MONTAGNE: Now, supposing these new CAFE standards do become law, how soon might they effect the options that we would be seeing at a new car dealership?

WELNA: Well, you'd be pretty disappointed, I think, if you expected any big changes soon because the Senate is taking a very gradualistic, incremental approach. It's given automakers 13 years to raise their average mileage by 10 miles a gallon, and the National Highway Transportation and Safety Administration, or NHTSA, is tasked with figuring out how quickly that better mileage should be phased in.

And in what was a major concession to automakers, NHSTA can also decide whether it's even worth holding the auto industry to these new standards.

Let's listen to California Democrat Dianne Feinstein, who led the fight for new CAFE standards, explaining this loophole last night on the Senate floor.

Senator DIANNE FEINSTEIN (Democrat, California): The fleet-wide average must be met, unless NHSTA determines, based on clear and convincing evidence, that a 35 mile-per-gallon fleet-wide average would not be cost-effective for the nation. From 2021 to 2030, NHSTA must set fuel economy standards that are the maximum feasible.
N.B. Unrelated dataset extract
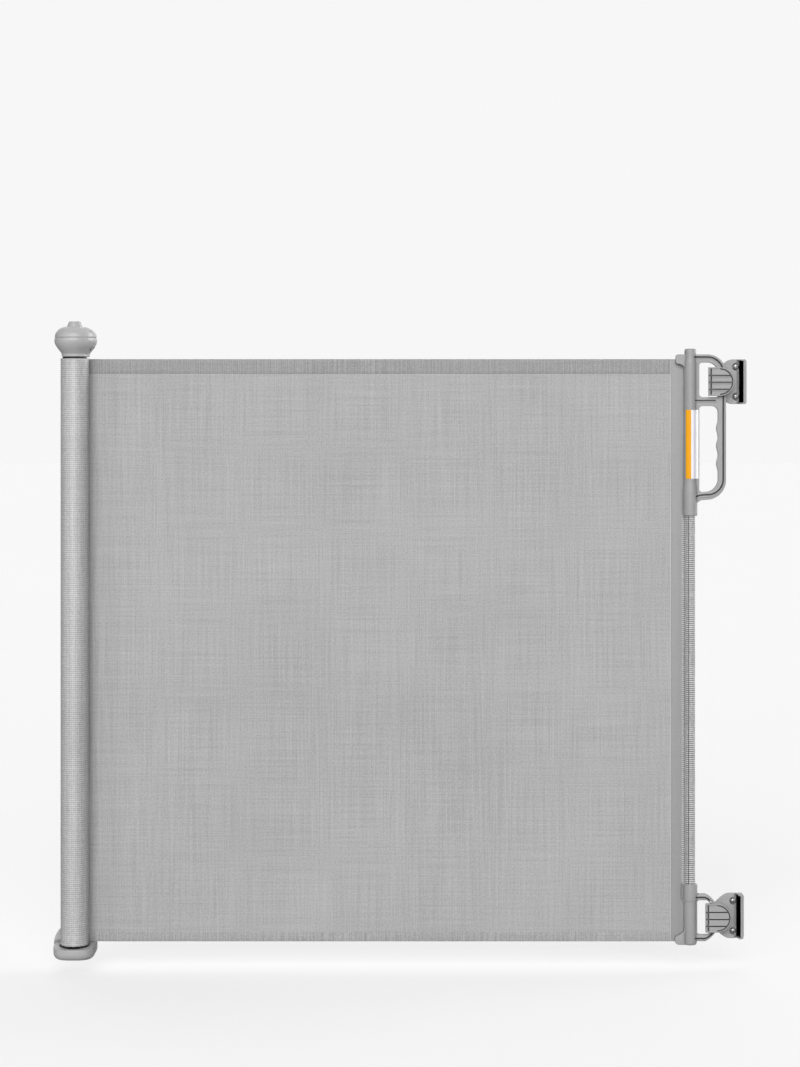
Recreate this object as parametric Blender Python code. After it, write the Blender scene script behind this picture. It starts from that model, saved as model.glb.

WELNA: Now, this legislation had mandated a four-percent annual mileage increase for that period, but it was dropped yesterday in order to broaden support for the higher CAFE standards.

And another thing that got dropped, and this is something that car safety advocates have denounced, is a provision that would have gotten rid of those big grills and cow catchers that some SUVs have that do nothing to protect their passengers but that can do a lot of harm to others in a crash.

MONTAGNE: Despite those criticisms, does this bill signal a big shift in how Congress is responding to rising energy prices?

WELNA: Well, I think its intent is to emphasize homegrown fuels and conservation. But, you know, in a 51-to-49 Senate, there are limits to what can really get done. For example, a major amendment requiring that 15 percent of electricity be generated from renewable sources such as wind or biofuels was blocked from consideration, and so was a tax provision that would have hit oil companies with nearly $30 billion in new taxes over the next decade in order to help subsidize renewable energy.

And in all this discussion not one senator proposed any incentives for Americans to cut back on their driving, which would be the quickest way to drive down prices at the pump.

MONTAGNE: And finally, in a word, if the bill makes it to the president's desk, will he sign it?

WELNA: He says he'll sign it, but there's also a veto threat out there because of price-gouging provisions in it, so we'll have to see.

MONTAGNE: Thanks very much. NPR's David Welna.